Anthony Read had made his name as producer and script editor on The Trouble-shooters and creator and producer of the highly-acclaimed The Lotus Eaters series. Like Hammond and Houghton, he was best known for his work on police and crime drama series such as Z Cars, Quiller, Crown Court and Sutherland's Law and he had also recently completed scripts for The Professionals prior to being approached to contribute to Sapphire and Steel. Apart from Doctor Who, Read's only previous experience with the genre was on the BBC series The Omega Factor, although he went on to script-edit the anthology series Hammer House Of Horror shortly after finishing his Sapphire and Steel scripts. Houghton amd Read's 'take' on the Sapphire and Steel format parodied the 1930s detective story genre which did not entirely meet with Hammond's approval, although he was impressed by some of the ideas that the writers introduced.

One of the biggest problems facing the producers on the second series was arranging the shooting schedule around the availability of David McCallum who was filming the Disney supernatural horror movie The Watcher In The Woods. In the end, it was decided to shoot the initial, six-part story separately and to record the three other stories in a single block after a short production break.

As he began writing the last, four-part story, Hammond felt that the series had gone as far as it could and that after the completion of the second season it should be rested for the time being. He did not want to rule out the possibility of further series in the future , but to suspend it with a cliff-hanging final episode that would leave the characters in limbo for a few years. The expectation of all concerned was that a third series would be produced at some point, but possibly not before 1982 or '83.

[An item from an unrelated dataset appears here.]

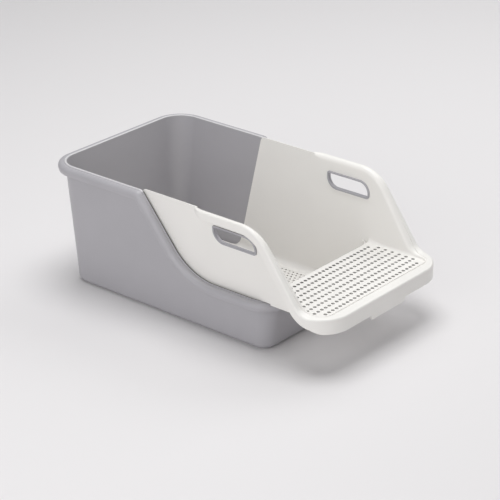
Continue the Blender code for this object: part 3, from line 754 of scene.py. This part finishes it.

Set in a penthouse apartment, the third Sapphire and Steel story opened the second season on January 6th, 1981. The series was still being transmitted twice weekly, but was now in a later 8:00pm timeslot having been deemed unsuitable for transmission earlier in the evening. This six-part story was then followed on January 27th by a four-part story set in a junk shop, Hammond's personal favourite of the five stories he wrote for the series. Hammond was fascinated by old photographs and was quite taken with the idea of sepia-coloured children climbing in and out of them. He also very much enjoyed writing the character of Mr. Shape, the first identifiable adversary that his protagonists had encountered.

Plans for the second season to run its full ten weeks were curtailed after the transmission of this second story ended on February 5th, 1981. The new season was not performing as well as expected in the new timeslot and so the network schedulers decided to replace Sapphire and Steel with a new 18-part detective series, Bognor, based on a series of novels by Tim Heald and starring David Horovitch.

The third story of the season, the six-parter written by Houghton and Read, had been previewed in TV Times magazine at the start of the season in January, but was now held back until the autumn and eventually transmitted from Tuesday August 11th. The series moved back to its original 7:00pm timeslot but the second weekly episode ran on Wednesdays. Having lost the momentum and high profile of the earlier stories, the episodes failed to make a significant impact on viewing figures and, once again, the series was pulled from the schedules after the transmission of the last episode of the story on August 26th 1981.

Changes in the Independent Broadcasting Authority's rules governing the ITV franchises meant that ATV would only be allowed to maintain the Midlands franchise on the condition that parent company ACC (Associated Communications Corporation) reduced their shares in ATV to 51 per cent. Rather than dispose of 49 per cent of ATV, ACC decided to form a new company, Central Independent Television, to assume the Midlands franchise of which 49 per cent of the shares would be held outside ACC. ATV ceased transmissions on December 31st, 1981 although the company continued to make programmes for the ITV network which were broadcast by Central.

However, the executives at Central were keen that the channel be seen to broadcast innovative new self-produced programming during its initial months as a franchise-holder, so the final four episodes of Sapphire and Steel sat on the shelf until the following August when the story slipped almost unnoticed into the schedules for four nights from Thursday August 19th, 1982. Back in its original 7:00 timeslot on Tuesday and Thursdays, the short series came to a cliff-hanging conclusion on Tuesday, August 31st. Although viewers are unaware of it at the time, this was to be the final episode of Sapphire and Steel.

After the disastrously expensive failure of various movies financed by ACC - including Saturn 3 (1980), Raise The Titanic (1980), Green Ice (1981) and The Legend Of The Lone Ranger (1981), ATV's parent company found itself in financial difficulty which ultimtely saw the closure of ATV as a television production company. This curtailed any plans which might have existed for further episodes of Sapphire and Steel.

Although Sapphire and Steel has never been reshown on British television (apart from the repeat screening of the first three episodes of the second story in 1979), over the last 20 years the series has acquired a reputation as one of the finest science-fiction series ever produced in the UK. This reputation was bolstered by the complete video release of the series on VHS video cassette by ITC Home Video in 1992/1993, for which captions were added to the start of each serial in order to label the previously untitled stories as 'Adventures' ('Adventure One', 'Adventure Two', etc.).

With the purchase of the ATV catalogue by Carlton International Media in 1999, the stories were re-branded more appropriately as 'Assignments' ('Assignment One', 'Assignment Two', etc.) for marketing and promotional purposes, although new digital transfers of the episodes themselves remain untitled as originally broadcast.